Write out all the material exactly. Leave nothing out.
# # # # #
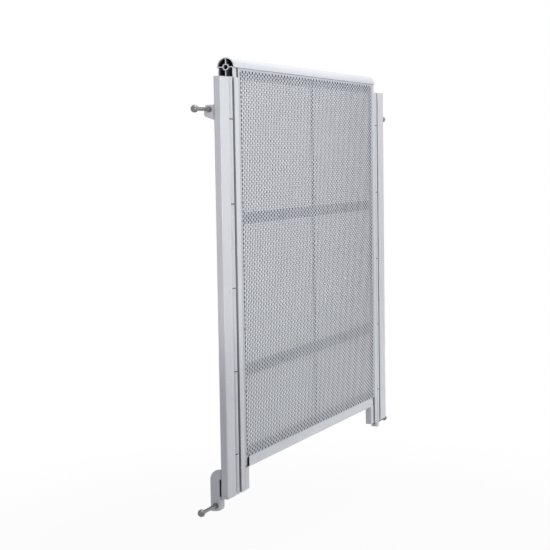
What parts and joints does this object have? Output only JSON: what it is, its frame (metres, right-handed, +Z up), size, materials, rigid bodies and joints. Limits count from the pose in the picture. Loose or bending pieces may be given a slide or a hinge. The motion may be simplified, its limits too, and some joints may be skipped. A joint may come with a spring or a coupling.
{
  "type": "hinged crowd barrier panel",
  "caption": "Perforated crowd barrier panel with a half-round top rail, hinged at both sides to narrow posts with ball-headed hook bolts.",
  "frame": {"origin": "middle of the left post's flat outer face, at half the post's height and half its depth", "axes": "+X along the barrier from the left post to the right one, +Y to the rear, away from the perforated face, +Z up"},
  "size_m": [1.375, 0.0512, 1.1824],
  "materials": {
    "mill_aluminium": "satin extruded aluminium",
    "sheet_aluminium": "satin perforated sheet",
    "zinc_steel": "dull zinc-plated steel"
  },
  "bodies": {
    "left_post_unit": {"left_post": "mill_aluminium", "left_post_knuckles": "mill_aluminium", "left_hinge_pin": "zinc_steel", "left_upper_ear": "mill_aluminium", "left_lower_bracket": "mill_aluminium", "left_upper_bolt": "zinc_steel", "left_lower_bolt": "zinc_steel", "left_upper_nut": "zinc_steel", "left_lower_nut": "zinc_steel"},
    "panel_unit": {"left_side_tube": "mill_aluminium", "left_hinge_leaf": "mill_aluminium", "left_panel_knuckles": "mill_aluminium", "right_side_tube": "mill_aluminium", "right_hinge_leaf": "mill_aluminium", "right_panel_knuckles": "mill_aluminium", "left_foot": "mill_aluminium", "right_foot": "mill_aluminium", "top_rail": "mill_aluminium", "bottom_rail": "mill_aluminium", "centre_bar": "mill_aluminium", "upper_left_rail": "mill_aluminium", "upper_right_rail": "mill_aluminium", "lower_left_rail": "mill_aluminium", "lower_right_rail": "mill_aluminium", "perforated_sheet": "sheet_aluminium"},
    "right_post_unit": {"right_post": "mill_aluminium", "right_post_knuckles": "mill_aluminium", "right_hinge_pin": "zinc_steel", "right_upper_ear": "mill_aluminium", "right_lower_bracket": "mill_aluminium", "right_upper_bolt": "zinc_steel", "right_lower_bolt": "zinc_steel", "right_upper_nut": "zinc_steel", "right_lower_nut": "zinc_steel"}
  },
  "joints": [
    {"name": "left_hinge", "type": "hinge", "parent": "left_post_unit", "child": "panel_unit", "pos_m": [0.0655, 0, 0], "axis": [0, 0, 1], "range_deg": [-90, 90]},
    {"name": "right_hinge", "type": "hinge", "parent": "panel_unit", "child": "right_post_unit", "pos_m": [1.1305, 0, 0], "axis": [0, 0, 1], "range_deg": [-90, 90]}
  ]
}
# # # # #
→ **Completed exercise**
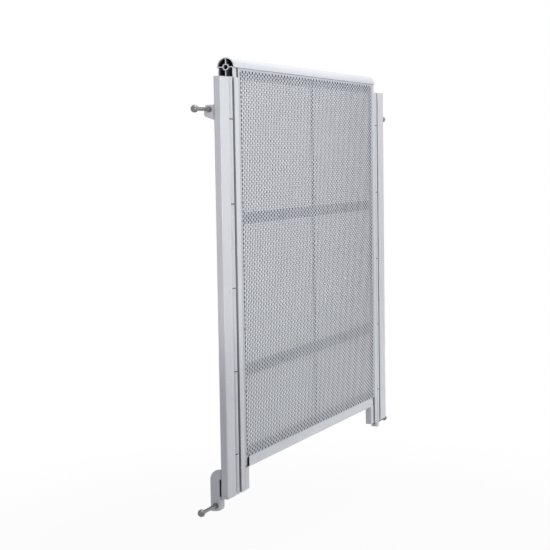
What parts and joints does this object have? Output only JSON: what it is, its frame (metres, right-handed, +Z up), size, materials, rigid bodies and joints. Limits count from the pose in the picture. Loose or bending pieces may be given a slide or a hinge. The motion may be simplified, its limits too, and some joints may be skipped. A joint may come with a spring or a coupling.
{
  "type": "hinged crowd barrier panel",
  "caption": "Perforated crowd barrier panel with a half-round top rail, hinged at both sides to narrow posts with ball-headed hook bolts.",
  "frame": {"origin": "middle of the left post's flat outer face, at half the post's height and half its depth", "axes": "+X along the barrier from the left post to the right one, +Y to the rear, away from the perforated face, +Z up"},
  "size_m": [1.375, 0.0512, 1.1824],
  "materials": {
    "mill_aluminium": "satin extruded aluminium",
    "sheet_aluminium": "satin perforated sheet",
    "zinc_steel": "dull zinc-plated steel"
  },
  "bodies": {
    "left_post_unit": {"left_post": "mill_aluminium", "left_post_knuckles": "mill_aluminium", "left_hinge_pin": "zinc_steel", "left_upper_ear": "mill_aluminium", "left_lower_bracket": "mill_aluminium", "left_upper_bolt": "zinc_steel", "left_lower_bolt": "zinc_steel", "left_upper_nut": "zinc_steel", "left_lower_nut": "zinc_steel"},
    "panel_unit": {"left_side_tube": "mill_aluminium", "left_hinge_leaf": "mill_aluminium", "left_panel_knuckles": "mill_aluminium", "right_side_tube": "mill_aluminium", "right_hinge_leaf": "mill_aluminium", "right_panel_knuckles": "mill_aluminium", "left_foot": "mill_aluminium", "right_foot": "mill_aluminium", "top_rail": "mill_aluminium", "bottom_rail": "mill_aluminium", "centre_bar": "mill_aluminium", "upper_left_rail": "mill_aluminium", "upper_right_rail": "mill_aluminium", "lower_left_rail": "mill_aluminium", "lower_right_rail": "mill_aluminium", "perforated_sheet": "sheet_aluminium"},
    "right_post_unit": {"right_post": "mill_aluminium", "right_post_knuckles": "mill_aluminium", "right_hinge_pin": "zinc_steel", "right_upper_ear": "mill_aluminium", "right_lower_bracket": "mill_aluminium", "right_upper_bolt": "zinc_steel", "right_lower_bolt": "zinc_steel", "right_upper_nut": "zinc_steel", "right_lower_nut": "zinc_steel"}
  },
  "joints": [
    {"name": "left_hinge", "type": "hinge", "parent": "left_post_unit", "child": "panel_unit", "pos_m": [0.0655, 0, 0], "axis": [0, 0, 1], "range_deg": [-90, 90]},
    {"name": "right_hinge", "type": "hinge", "parent": "panel_unit", "child": "right_post_unit", "pos_m": [1.1305, 0, 0], "axis": [0, 0, 1], "range_deg": [-90, 90]}
  ]
}